What does Logn actually mean?

Question

I am just studying for my class in Algorithms and have been looking over QuickSort. I understand the algorithm and how it works, but not how to get the number of comparisons it does, or what logn actually means, at the end of the day.

I understand the basics, to the extent of :

x=logb(Y) then
b^x = Y

But what does this mean in terms of algorithm performance? It's the number of comparisons you need to do, I understand that...the whole idea just seems so unintelligible though. Like, for QuickSort, each level K invocation involves 2^k invocations each involving sublists of length n/2^K.

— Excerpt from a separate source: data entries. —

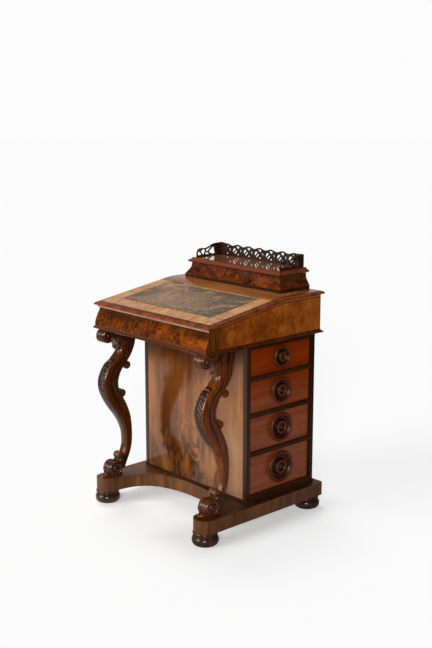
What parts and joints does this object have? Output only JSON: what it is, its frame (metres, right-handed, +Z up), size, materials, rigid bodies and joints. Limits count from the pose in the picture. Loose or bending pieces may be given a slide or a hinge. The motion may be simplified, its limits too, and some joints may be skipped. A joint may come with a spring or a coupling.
{
  "type": "davenport desk",
  "caption": "Davenport desk with sloping leather-lined lid, stationery box with pierced gallery, scroll supports and side drawers.",
  "frame": {"origin": "centre of the footprint, on the floor under the feet", "axes": "+Z up; -Y is the front where the sitter is; +X is the side with the real drawers"},
  "size_m": [0.576, 0.54, 0.842],
  "materials": {
    "case_walnut": "polished",
    "burr_walnut": "polished",
    "panel_walnut": "polished",
    "drawer_mahogany": "polished",
    "dark_frame": "polished",
    "base_walnut": "polished",
    "carved_mahogany": "polished",
    "dark_turning": "satin",
    "knob_wood": "polished",
    "drawer_lining": "bare",
    "desk_leather": "worn",
    "old_brass": "aged"
  },
  "bodies": {
    "frame": {"platform_base": "base_walnut", "foot_front_left": "dark_turning", "foot_front_right": "dark_turning", "foot_rear_left": "dark_turning", "foot_rear_right": "dark_turning", "pedestal_bottom_board": "dark_frame", "pedestal_top_board": "dark_frame", "stile_front_left": "dark_frame", "stile_front_right": "dark_frame", "stile_rear_left": "dark_frame", "stile_rear_right": "dark_frame", "divider_1": "dark_frame", "divider_2": "dark_frame", "divider_3": "dark_frame", "pedestal_front_panel": "panel_walnut", "pedestal_back_panel": "panel_walnut", "false_front_1": "drawer_mahogany", "false_knob_1": "knob_wood", "false_front_2": "drawer_mahogany", "false_knob_2": "knob_wood", "false_front_3": "drawer_mahogany", "false_knob_3": "knob_wood", "false_front_4": "drawer_mahogany", "false_knob_4": "knob_wood", "scroll_support_left": "carved_mahogany", "scroll_support_right": "carved_mahogany", "case_bottom": "case_walnut", "case_side_left": "case_walnut", "case_side_right": "case_walnut", "case_back": "case_walnut", "ledge_board": "case_walnut", "stationery_tray": "case_walnut", "stationery_back": "case_walnut", "case_front": "burr_walnut", "stationery_front": "burr_walnut", "stationery_side_left": "burr_walnut", "stationery_side_right": "burr_walnut", "slope_hinge_fixed": "old_brass", "box_hinge_fixed": "old_brass"},
    "drawer_1": {"drawer_1_front": "drawer_mahogany", "drawer_1_box": "drawer_lining", "drawer_1_knob": "knob_wood"},
    "drawer_2": {"drawer_2_front": "drawer_mahogany", "drawer_2_box": "drawer_lining", "drawer_2_knob": "knob_wood"},
    "drawer_3": {"drawer_3_front": "drawer_mahogany", "drawer_3_box": "drawer_lining", "drawer_3_knob": "knob_wood"},
    "drawer_4": {"drawer_4_front": "drawer_mahogany", "drawer_4_box": "drawer_lining", "drawer_4_knob": "knob_wood"},
    "writing_lid": {"slope_lid": "case_walnut", "lid_leather": "desk_leather", "lid_plate": "old_brass", "slope_hinge_moving": "old_brass"},
    "box_lid": {"stationery_lid": "case_walnut", "gallery_back": "dark_turning", "gallery_left": "dark_turning", "gallery_right": "dark_turning", "box_hinge_moving": "old_brass"}
  },
  "joints": [
    {"name": "writing_lid_hinge", "type": "hinge", "parent": "frame", "child": "writing_lid", "pos_m": [0, 0.03135, 0.72575], "axis": [-1, 0, 0], "range_deg": [0, 100]},
    {"name": "box_lid_hinge", "type": "hinge", "parent": "frame", "child": "box_lid", "pos_m": [0, 0.2469, 0.78345], "axis": [-1, 0, 0], "range_deg": [0, 95]},
    {"name": "drawer_1_slide", "type": "slide", "parent": "frame", "child": "drawer_1", "axis": [1, 0, 0], "range_m": [0, 0.34]},
    {"name": "drawer_2_slide", "type": "slide", "parent": "frame", "child": "drawer_2", "axis": [1, 0, 0], "range_m": [0, 0.34]},
    {"name": "drawer_3_slide", "type": "slide", "parent": "frame", "child": "drawer_3", "axis": [1, 0, 0], "range_m": [0, 0.34]},
    {"name": "drawer_4_slide", "type": "slide", "parent": "frame", "child": "drawer_4", "axis": [1, 0, 0], "range_m": [0, 0.34]}
  ]
}
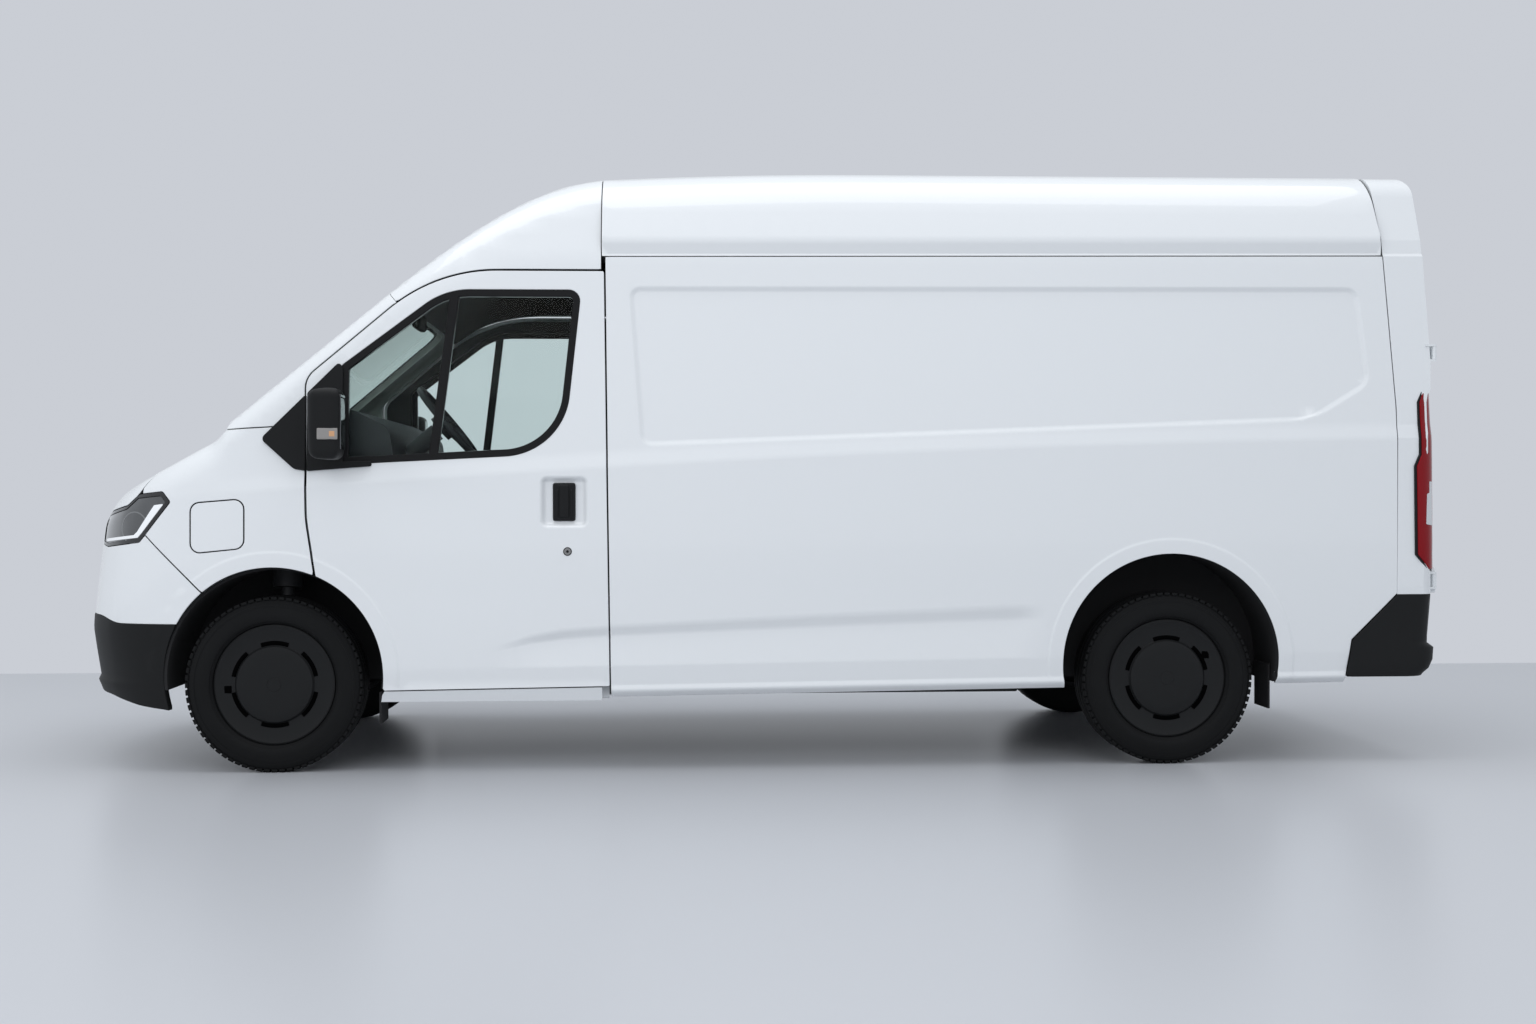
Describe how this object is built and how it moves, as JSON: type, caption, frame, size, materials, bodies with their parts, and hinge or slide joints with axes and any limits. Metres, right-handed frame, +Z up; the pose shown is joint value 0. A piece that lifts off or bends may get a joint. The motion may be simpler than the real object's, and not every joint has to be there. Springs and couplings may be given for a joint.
{
  "type": "panel van",
  "caption": "Mid-size battery-electric panel van: hollow cab with hinged doors, hollow load space with rear doors and a sliding side door, steered front wheels.",
  "frame": {"origin": "on the road, half way along the body and on its centreline", "axes": "+X from the nose to the tail, +Y to the right side of the van, +Z up"},
  "size_m": [5.6443, 2.49, 2.469],
  "materials": {
    "white_paint": "gloss",
    "black_plastic": "textured",
    "cover_plastic": "satin",
    "window_glass": "clear",
    "lamp_red": "gloss",
    "lamp_clear": "gloss",
    "tyre_rubber": "matte",
    "chassis_black": "satin",
    "grey_metal": "cast",
    "floor_grey": "satin",
    "cabin_plastic": "grained",
    "seat_cloth": "woven"
  },
  "bodies": {
    "root": {"arch_liners": "black_plastic", "battery_pack": "grey_metal", "bulkhead": "floor_grey", "chassis_rails": "chassis_black", "dashboard": "cabin_plastic", "drive_unit": "grey_metal", "floor": "floor_grey", "front_bumper": "black_plastic", "front_suspension": "chassis_black", "headlamps": "lamp_clear", "mirror_feet": "black_plastic", "nose_panel": "white_paint", "rear_axle": "chassis_black", "rear_bumper": "black_plastic", "rear_frame": "white_paint", "roof_front": "white_paint", "roof_panel": "white_paint", "scuttle": "black_plastic", "seat_bases": "chassis_black", "seats": "seat_cloth", "side_panel_left": "white_paint", "side_panel_right": "white_paint", "sills": "white_paint", "sliding_door": "white_paint", "tail_lamps": "lamp_red", "windscreen": "window_glass", "windscreen_frame": "white_paint", "wings": "white_paint"},
    "left_door": {"door_panel_left": "white_paint", "window_frame_left": "black_plastic", "door_glass_left": "window_glass", "mirror_left": "black_plastic"},
    "right_door": {"door_panel_right": "white_paint", "window_frame_right": "black_plastic", "door_glass_right": "window_glass", "mirror_right": "black_plastic"},
    "left_rear_door": {"rear_door_left": "white_paint"},
    "right_rear_door": {"rear_door_right": "white_paint"},
    "bonnet": {"bonnet": "white_paint"},
    "charge_flap": {"charge_flap": "white_paint"},
    "steering": {"steering_wheel": "cabin_plastic"},
    "left_knuckle": {"knuckle_left": "chassis_black"},
    "right_knuckle": {"knuckle_right": "chassis_black"},
    "front_left_wheel": {"front_wheel_left": "cover_plastic", "front_tyre_left": "tyre_rubber"},
    "front_right_wheel": {"front_wheel_right": "cover_plastic", "front_tyre_right": "tyre_rubber"},
    "rear_left_wheel": {"rear_wheel_left": "cover_plastic", "rear_tyre_left": "tyre_rubber"},
    "rear_right_wheel": {"rear_wheel_right": "cover_plastic", "rear_tyre_right": "tyre_rubber"}
  },
  "joints": [
    {"name": "left_door_hinge", "type": "hinge", "parent": "root", "child": "left_door", "pos_m": [-1.696, -0.984, 0.976], "axis": [0, 0, -1], "range_deg": [0, 65]},
    {"name": "right_door_hinge", "type": "hinge", "parent": "root", "child": "right_door", "pos_m": [-1.696, 0.984, 0.976], "axis": [0, 0, 1], "range_deg": [0, 65]},
    {"name": "left_rear_door_hinge", "type": "hinge", "parent": "root", "child": "left_rear_door", "pos_m": [2.808, -0.962, 1.2], "axis": [0, 0, -1], "range_deg": [0, 180]},
    {"name": "right_rear_door_hinge", "type": "hinge", "parent": "root", "child": "right_rear_door", "pos_m": [2.808, 0.962, 1.2], "axis": [0, 0, 1], "range_deg": [0, 180]},
    {"name": "bonnet_hinge", "type": "hinge", "parent": "root", "child": "bonnet", "pos_m": [-2.15, 0, 1.345], "axis": [0, 1, 0], "range_deg": [0, 50]},
    {"name": "charge_flap_hinge", "type": "hinge", "parent": "root", "child": "charge_flap", "pos_m": [-2.2445, -0.97274, 0.98], "axis": [0, 0, -1], "range_deg": [0, 90]},
    {"name": "left_steer", "type": "hinge", "parent": "root", "child": "left_knuckle", "pos_m": [-1.905, -0.85, 0], "axis": [0, 0.2079, 0.9781], "range_deg": [-35, 35]},
    {"name": "right_steer", "type": "hinge", "parent": "root", "child": "right_knuckle", "pos_m": [-1.905, 0.85, 0], "axis": [0, -0.2079, 0.9781], "range_deg": [-35, 35]},
    {"name": "steering_wheel_turn", "type": "hinge", "parent": "root", "child": "steering", "pos_m": [-1.281, -0.43, 1.415], "axis": [0.7716, 0, 0.6361], "range_deg": [-510, 510]},
    {"name": "front_left_spin", "type": "hinge", "parent": "left_knuckle", "child": "front_left_wheel", "pos_m": [-1.905, -0.8675, 0.35], "axis": [0, 1, 0], "continuous": true},
    {"name": "front_right_spin", "type": "hinge", "parent": "right_knuckle", "child": "front_right_wheel", "pos_m": [-1.905, 0.8675, 0.35], "axis": [0, 1, 0], "continuous": true},
    {"name": "rear_left_spin", "type": "hinge", "parent": "root", "child": "rear_left_wheel", "pos_m": [1.695, -0.8675, 0.35], "axis": [0, 1, 0], "continuous": true},
    {"name": "rear_right_spin", "type": "hinge", "parent": "root", "child": "rear_right_wheel", "pos_m": [1.695, 0.8675, 0.35], "axis": [0, 1, 0], "continuous": true}
  ],
  "couplings": [
    {"joint": "right_steer", "follows": "left_steer", "ratio": 1},
    {"joint": "steering_wheel_turn", "follows": "left_steer", "ratio": 14.5}
  ]
}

So, summing to find the number of comparisons :

log n
Σ 2^k. 2(n/2^k) = 2n(1+logn)
k=0

Why are we summing up to log n ? Where did 2n(1+logn) come from? Sorry for the vagueness of my descriptions, I am just so confused.

Answer 1

If you consider a full, balanced binary tree, then layer by layer you have 1 + 2 + 4 + 8 + ... vertices. If the total number of vertices in the tree is 2^n - 1 then you have 1 + 2 + 4 + 8 + ... + 2^(n-1) vertices, counting layer by layer. Now, let N = 2^n (the size of the tree), then the height of the tree is n, and n = log2(N) (the height of the tree). That's what the log(n) means in these Big O expressions.